-- begin Listing --

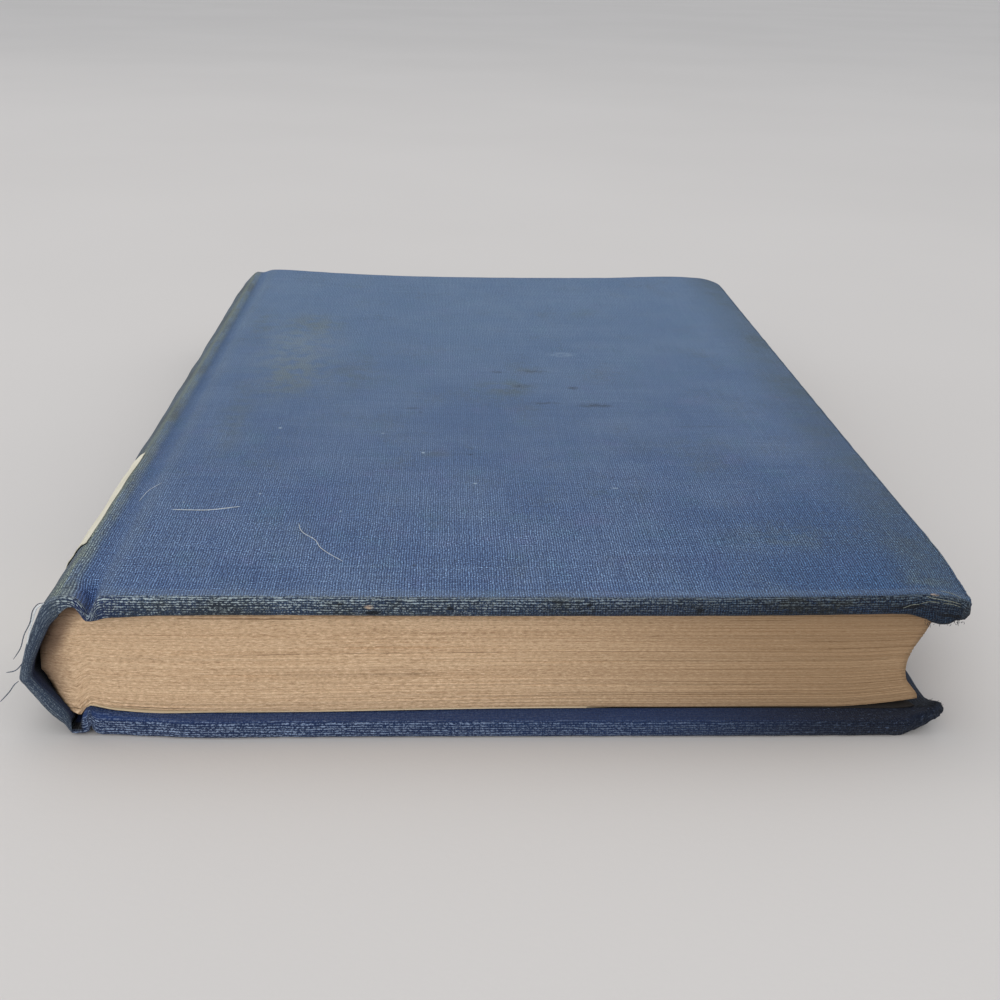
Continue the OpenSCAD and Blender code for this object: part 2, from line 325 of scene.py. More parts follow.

-- end Listing --
-- begin Listing --

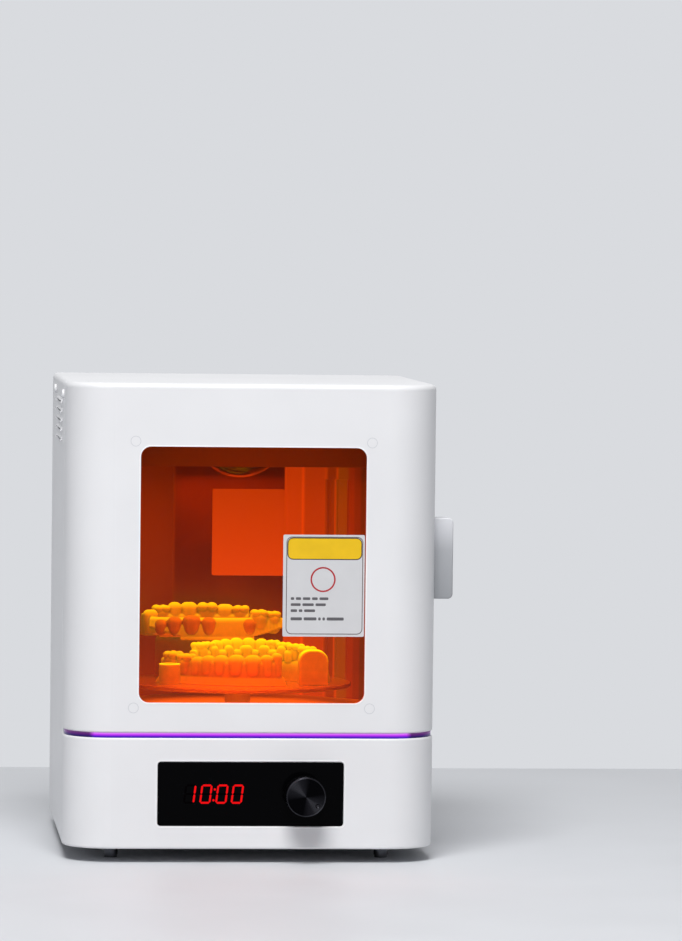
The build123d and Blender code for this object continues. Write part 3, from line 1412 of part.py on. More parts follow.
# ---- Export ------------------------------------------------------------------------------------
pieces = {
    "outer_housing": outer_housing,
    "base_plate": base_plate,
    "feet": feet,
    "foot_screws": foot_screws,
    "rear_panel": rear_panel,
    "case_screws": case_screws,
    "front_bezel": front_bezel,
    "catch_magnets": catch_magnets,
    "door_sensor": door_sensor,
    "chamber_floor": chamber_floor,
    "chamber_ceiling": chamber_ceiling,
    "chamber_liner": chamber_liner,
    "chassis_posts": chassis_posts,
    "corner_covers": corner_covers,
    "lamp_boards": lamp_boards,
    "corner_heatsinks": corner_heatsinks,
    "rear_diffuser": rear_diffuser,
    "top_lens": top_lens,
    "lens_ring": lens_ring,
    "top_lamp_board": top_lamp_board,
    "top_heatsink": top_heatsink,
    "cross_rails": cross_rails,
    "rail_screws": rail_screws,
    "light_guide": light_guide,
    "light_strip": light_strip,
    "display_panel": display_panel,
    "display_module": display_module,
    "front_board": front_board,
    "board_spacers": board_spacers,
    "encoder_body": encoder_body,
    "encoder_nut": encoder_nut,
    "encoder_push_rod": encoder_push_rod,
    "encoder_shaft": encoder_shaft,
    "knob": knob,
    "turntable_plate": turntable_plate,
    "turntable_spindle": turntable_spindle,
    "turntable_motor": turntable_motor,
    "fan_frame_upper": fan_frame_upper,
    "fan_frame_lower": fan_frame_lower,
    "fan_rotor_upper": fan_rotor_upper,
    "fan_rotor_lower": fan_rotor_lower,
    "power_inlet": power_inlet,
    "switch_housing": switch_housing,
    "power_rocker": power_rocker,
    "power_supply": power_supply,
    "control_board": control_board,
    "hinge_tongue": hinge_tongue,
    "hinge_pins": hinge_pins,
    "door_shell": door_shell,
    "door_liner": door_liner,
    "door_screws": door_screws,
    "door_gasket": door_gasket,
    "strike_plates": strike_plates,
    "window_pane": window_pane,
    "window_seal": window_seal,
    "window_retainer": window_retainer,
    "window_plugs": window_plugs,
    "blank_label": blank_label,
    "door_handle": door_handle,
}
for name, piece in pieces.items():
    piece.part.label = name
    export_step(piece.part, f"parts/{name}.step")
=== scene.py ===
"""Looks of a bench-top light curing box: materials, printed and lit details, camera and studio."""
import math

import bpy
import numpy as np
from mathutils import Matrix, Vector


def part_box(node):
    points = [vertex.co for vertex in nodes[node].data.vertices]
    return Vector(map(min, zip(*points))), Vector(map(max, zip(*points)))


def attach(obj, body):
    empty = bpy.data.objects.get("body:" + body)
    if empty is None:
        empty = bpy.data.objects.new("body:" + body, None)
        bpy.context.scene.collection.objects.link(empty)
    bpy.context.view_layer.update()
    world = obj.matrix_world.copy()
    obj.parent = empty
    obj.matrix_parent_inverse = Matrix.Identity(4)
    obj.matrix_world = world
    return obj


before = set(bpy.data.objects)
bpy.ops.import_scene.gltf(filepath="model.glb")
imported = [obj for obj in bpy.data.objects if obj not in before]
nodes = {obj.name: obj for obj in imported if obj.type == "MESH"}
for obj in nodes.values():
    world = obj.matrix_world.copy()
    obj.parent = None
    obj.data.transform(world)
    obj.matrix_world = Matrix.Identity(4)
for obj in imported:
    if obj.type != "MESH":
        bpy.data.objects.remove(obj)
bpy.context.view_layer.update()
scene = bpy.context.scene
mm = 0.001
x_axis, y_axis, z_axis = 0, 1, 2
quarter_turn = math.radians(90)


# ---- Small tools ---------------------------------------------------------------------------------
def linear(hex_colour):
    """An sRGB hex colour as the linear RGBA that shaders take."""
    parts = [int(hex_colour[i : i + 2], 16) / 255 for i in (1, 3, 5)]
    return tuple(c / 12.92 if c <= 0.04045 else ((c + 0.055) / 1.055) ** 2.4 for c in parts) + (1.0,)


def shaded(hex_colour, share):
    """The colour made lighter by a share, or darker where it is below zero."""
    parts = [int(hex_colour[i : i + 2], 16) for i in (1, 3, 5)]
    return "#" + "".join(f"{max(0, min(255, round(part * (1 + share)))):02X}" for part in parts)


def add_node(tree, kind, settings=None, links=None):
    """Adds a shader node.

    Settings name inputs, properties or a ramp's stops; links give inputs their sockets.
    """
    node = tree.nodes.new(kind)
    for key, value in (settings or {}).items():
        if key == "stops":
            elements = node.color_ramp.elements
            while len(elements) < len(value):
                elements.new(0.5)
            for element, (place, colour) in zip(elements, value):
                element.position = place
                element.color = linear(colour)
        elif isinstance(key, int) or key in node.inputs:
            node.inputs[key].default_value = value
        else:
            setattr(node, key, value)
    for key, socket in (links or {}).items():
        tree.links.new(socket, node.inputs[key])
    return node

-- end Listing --

- [Work to do] Begin with the line containing "bpy.context.scene.collection.objects.link(empty)", end with the line containing "before = set(bpy.data.objects)", and transcribe exactly every line in that span, with nothing added.

- [Exercise output]
        bpy.context.scene.collection.objects.link(empty)
    bpy.context.view_layer.update()
    world = obj.matrix_world.copy()
    obj.parent = empty
    obj.matrix_parent_inverse = Matrix.Identity(4)
    obj.matrix_world = world
    return obj


before = set(bpy.data.objects)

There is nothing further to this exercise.